Brooklyn, 1974: Chris (Clive Owen) and Frank (Billy Crudup) are brothers on opposite sides of the law. Chris has just served nine years in prison for murder and, after he gets parole, he wants to get back on his feet. Frank, the younger of the two, is a straight-and-arrow police officer who agrees to let Chris live with him aod does him a few more favors. He takes Chris to reunite with his two children (Charlie Tahan, Daisy Tahan) and bitter junkie ex-wife Monica (Marion Cotillard), who turned to prostitution while he was away in prison and requests child support, and gets him a janitorial job at a used-car lot. Meanwhile, Natalie (Mila Kunis), a clerk at his work, soon takes an interest in Chris, allowing him to turn his life around. Frank keeps following Vanessa (Zoe Saldana), the wife of a criminal (Matthias Schoenaerts) whom Frank rececently put away. They used to have a relationship before Vanessa accused Frank of being ashamed of her because of her race, but now he wants to take care of her and her daughter. Once Chris takes a job to take care of some gangsters, Chris finds himself back to his criminal ways, where he passes the point of no return and can't look back. Will Frank be able to bring himself to arrest his own brother?

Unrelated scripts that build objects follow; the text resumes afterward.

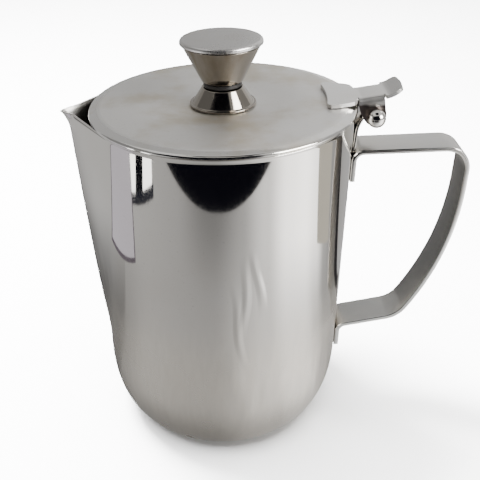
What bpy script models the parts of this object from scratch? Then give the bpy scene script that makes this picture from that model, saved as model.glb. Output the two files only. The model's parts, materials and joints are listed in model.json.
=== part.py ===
"""Candle melting pot: a one-litre steel jug with a pouring spout, a strip handle and a hinged lid.

Frame: metres, +Z up, origin at the centre of the flat base. The handle points to +X and the spout
to -X. The rim falls slightly towards the spout, and the lid with its knob, lever and pin is drawn
as if the rim were level and then tipped with it. The lid swings about the hinge pin, which lies
along Y above the root of the handle.
"""

import math

import bmesh
import bpy
from mathutils import Matrix, Vector

MM = 0.001

# Gap left between two faces that touch or run in each other.
FACE_GAP = 0.3 * MM

# Pot body
BODY_RADIUS = 50.2 * MM
BODY_HEIGHT = 139.2 * MM
RIM_TILT_DEG = 1.6
BODY_WALL = 0.8 * MM
BASE_CORNER_WIDTH = 18.8 * MM
BASE_CORNER_HEIGHT = 34.0 * MM
BASE_CORNER_POWER = 2.4
BODY_STEP_DEG = 6.0

# Spout pressed out of the wall
SPOUT_REACH = 9.5 * MM
SPOUT_DEPTH = 105.0 * MM
SPOUT_FADE = 0.7
SPOUT_NOSE_TOP = 3.4 * MM
SPOUT_NOSE_BOTTOM = 7.0 * MM
LIP_REACH = 2.6 * MM
LIP_DEPTH = 8.0 * MM
LIP_HALF_WIDTH = 6.5 * MM
LIP_DROP = 0.4 * MM
LIP_SHARES = (0.0, 0.14, 0.3, 0.5, 0.75, 1.0)
SPOUT_SHARES = (0.18, 0.29, 0.4, 0.52, 0.64, 0.75, 0.84, 0.91, 0.96, 0.99, 1.0)

# Handle strip
HANDLE_WIDTH = 15.5 * MM
HANDLE_SHEET = 2.0 * MM
HANDLE_OVERHANG = 46.7 * MM
HANDLE_BELOW_RIM = 15.0 * MM
HANDLE_TOP_RISE_DEG = 2.8
HANDLE_CORNER_RADIUS = 9.0 * MM
HANDLE_UPRIGHT = 7.0 * MM
HANDLE_SWEEP_RADIUS = 115.0 * MM
HANDLE_SWEEP_DEG = 31.0
HANDLE_LOWER_RADIUS = 12.0 * MM
HANDLE_LOWER_FALL_DEG = 12.5
HANDLE_ROOT_RADIUS = 4.0 * MM
HANDLE_UPPER_TAB = 8.5 * MM
HANDLE_LOWER_TAB = 7.2 * MM

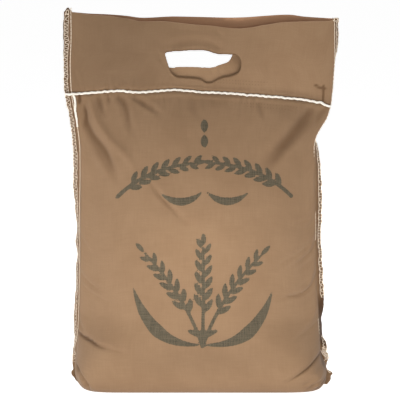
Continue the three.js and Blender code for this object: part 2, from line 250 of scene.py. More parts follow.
def newMaterial(name, roughness, specular=0.25, sheen=0.0):
    material = bpy.data.materials.new(name)
    material.use_nodes = True
    shader = material.node_tree.nodes["Principled BSDF"]
    shader.inputs["Roughness"].default_value = roughness
    shader.inputs["Specular IOR Level"].default_value = specular
    shader.inputs["Sheen Weight"].default_value = sheen
    return material, material.node_tree, shader


clothSettings = {
    "dark": linear(119, 91, 65),
    "mid": linear(137, 109, 82),
    "pale": linear(152, 124, 96),
    # painted shade colours: the first for folds, seams and the hand hole's edges, the second for the deepest
    # shade
    "hollow": linear(92, 66, 43),
    "deepShade": linear(82, 54, 30),
    # painted highlight where the cut top edge catches the light, partly the paler frayed fibres
    "cutEdge": linear(176, 146, 118),
    # the pocket's inner faces, painted paler as painted light
    "inside": linear(214, 156, 120),
    "ink": linear(60, 56, 44),
    "inkPale": linear(92, 85, 69),
    "threadsPerMetre": 1000.0,
    "holeStep": 0.0034,
    # distance from the twine in millimetres, then where the row starts and ends in metres
    "holeRows": [(-9.0, 0.045, 0.112), (-12.5, 0.052, 0.104), (12.0, 0.0, 0.07), (15.5, 0.008, 0.078)],
    "rowFade": 0.004,
}


# Rows of holes that an earlier seam has left beside the twine: dots along lines at set distances from it
def needleHoles(tree, place, s):
    axes = addNode(tree, "ShaderNodeSeparateXYZ", {0: place})
    along = math2(tree, "FRACT", math2(tree, "MULTIPLY", axes.outputs["X"], 1.0 / s["holeStep"]))
    offStep = math2(tree, "ABSOLUTE", math2(tree, "SUBTRACT", along, 0.5))
    fromTwine = pointValue(tree, "fromTwine")
    rows, fade = 0.0, s["rowFade"]
    for distance, start, end in s["holeRows"]:
        offRow = math2(tree, "ABSOLUTE", math2(tree, "SUBTRACT", fromTwine, distance))
        offDot = math2(tree, "ADD", math2(tree, "MULTIPLY", offStep, 3.4), offRow)
        dots = ramp(tree, offDot, 0.35, 0.95, 1.0, 0.0)
        inside = math2(tree, "MULTIPLY", ramp(tree, axes.outputs["X"], start - fade, start + fade),
                       ramp(tree, axes.outputs["X"], end - fade, end + fade, 1.0, 0.0))
        rows = math2(tree, "MAXIMUM", rows, math2(tree, "MULTIPLY", dots, inside))
    return rows


def clothMaterial(s):
    material, tree, shader = newMaterial("sackCloth", 0.88, specular=0.2, sheen=0.12)
    place = addNode(tree, "ShaderNodeUVMap", uv_map="clothPlace").outputs["UV"]
    weave = fillGroup(tree, weaveGroup, {"Place": place, "Threads per Metre": s["threadsPerMetre"]})
    slub = fillGroup(tree, slubGroup, {"Place": place, "Over": weave.outputs["Over"]})
    hollow, cut, ink = pointValue(tree, "hollow"), pointValue(tree, "cutEdge"), pointValue(tree, "ink")
    streaked = mixColour(tree, ramp(tree, slub.outputs["Streak"], 0.32, 0.68), s["dark"], s["pale"])
    base = mixColour(tree, 0.2, s["mid"], streaked)
    clouded = mixColour(tree, ramp(tree, slub.outputs["Cloud"], 0.35, 0.7, 0.0, 0.28), base, s["dark"])
    gapped = mixColour(tree, math2(tree, "MULTIPLY", weave.outputs["Gap"], 0.35), clouded, s["dark"])
    # the painted shade darkens the cloth from 0 to 1 towards the shade colour, and further from 1 to 2
    # towards the deep shade colour
    shaded = mixColour(tree, ramp(tree, hollow, 0.0, 1.0, 0.0, 0.75), gapped, s["hollow"])
    deepShaded = mixColour(tree, ramp(tree, hollow, 1.0, 2.0), shaded, s["deepShade"])
    grain = addNode(tree, "ShaderNodeTexNoise", {"Vector": place, "Scale": 620.0, "Detail": 2.0})
    wobble = math2(tree, "MULTIPLY", math2(tree, "SUBTRACT", grain.outputs["Fac"], 0.5), 1.2)
    inside = ramp(tree, math2(tree, "ADD", ink, wobble), -0.35, 0.35, 1.0, 0.0)
    cover = ramp(tree, grain.outputs["Fac"], 0.36, 0.6, 1.0, 0.9)
    skipped = math2(tree, "SUBTRACT", cover, math2(tree, "MULTIPLY", weave.outputs["Gap"], 0.16))
    inkTone = mixColour(tree, ramp(tree, slub.outputs["Streak"], 0.35, 0.65), s["ink"], s["inkPale"])
    printed = mixColour(tree, math2(tree, "MULTIPLY", inside, skipped, clamp=True), deepShaded, inkTone)
    # painted highlight along the cut top edge, partly fray
    edgeHighlighted = mixColour(tree, ramp(tree, cut, 0.1, 0.9, 0.35, 0.0), printed, s["cutEdge"])
    # painted light and shade, darker or paler, and from 2 to 3 the inside of the cloth in the pocket painted
    # paler, as painted light
    tone = pointValue(tree, "tone")
    lightAndShaded = mixColour(tree, 1.0, edgeHighlighted, ramp(tree, tone, -1.6, 1.6, 0.78, 1.22), "MULTIPLY")
    pocketLight = mixColour(tree, ramp(tree, tone, 2.0, 3.0), lightAndShaded, s["inside"])
    pins = needleHoles(tree, place, s)
    # the needle holes are dark dots in the painted shade colour
    pricked = mixColour(tree, math2(tree, "MULTIPLY", pins, 0.45), pocketLight, s["hollow"])
    tree.links.new(pricked, shader.inputs["Base Color"])
    height = math2(tree, "SUBTRACT", weave.outputs["Height"], math2(tree, "MULTIPLY", pins, 1.5))
    bump = addNode(tree, "ShaderNodeBump", {"Height": height, "Strength": 0.35, "Distance": 0.00022})
    tree.links.new(bump.outputs["Normal"], shader.inputs["Normal"])
    return material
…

It would be enough that the cast assembled is so impressive, but they're also given enough breathing room, enabling them to bring depth and actualize their characters' working-class lives. None of the characters are shaded in blacks and whites, but are flawed and complicated people. Frank is morally conflicted with that thin blue line, being dedicated to his blood and lawful principle, but he can't keep covering for his brother or he'll have to give up his badge. While Chris gets his life together by spending holidays at home with their ailing father, Leon (James Caan), and then getting married to Natalie, he is back exactly where he left off and maybe even worse off. Billy Crudup has the quieter role as Frank, but he's one of those under-appreciated actors who can deliver everything in his eyes. Clive Owen also seamlessly inhabits the role of Chris, knowing when to be calm, cool, and snakily charming and when to blow his top. Together, they bring weight to a believably tempestuous sibling relationship.
Initially, it seems like there will be no small parts, and then, besides standing by their men or fighting with them, a few of the females have less to do as the story carries on. As Vanessa, an excellent Zoe Saldana does a lot with a little, projecting with a palpable pain the emotions of being caught between the man she might still love and the man who might be too dangerous to stay with. Aside from looking too distractingly contemporary and her Brooklyn accent coming on a little too strong to be taken seriously, Mila Kunis' performance isn't bad as Natalie, but her relationship with Chris is developmentally truncated. Harboring Daddy Issues, Natalie tells Chris to always be honest with her, but somehow, none of his crimes are visible to her. Otherwise, Marion Cotillard hits some emotional notes as the incensed and multilingual Monica, who figures more into the proceedings once she opens her own brothel with Chris' help. Lili Taylor, as Chris and Frank's warm, domestic sister Marie; legendary tattoo artist Mark Mahoney, getting his second screen credit as a bar manager and Chris' raspy-voiced handler; a coldly intimidating Matthias Schoenaerts, as Vanessa's criminal husband Anthony; and Noah Emmerich, as Frank's sympathetic superior, round out the cast.
Director Canet is definitely working from an older school of filmmaking, letting his characters move the story along rather than the other way around and getting uniformly fine performances out of his entire troupe. "Blood Ties" settles its characters into their lived-in milieu and works up more narrative thrust in its final hour, and amidst its slow-burn pacing are occasional bursts of ruthlessly gripping violence—a shoot-out starts things out; Chris spares no one during his first job in a neighborhood tavern; and an armored-car robbery is key. The filmmaking is sometimes of the point-and-shoot variety, but there's an authentic, non-kitschy period flavor to all of the locations. Period music choices are also well-chosen and feel of a piece with Martin Scorsese, from Ace Frehley's "New York Groove," Tommy James & The Shondelles' "Crimson and Clover," and particularly The Crystals' "(And) Then He Kissed Me." Once everything clicks into place and both brothers' stories intersect in a deus ex machina, Owen and Crudup are able to sell the film's unexpectedly affecting conclusion with mere looks. They're the Cain and Abel of cops and criminals.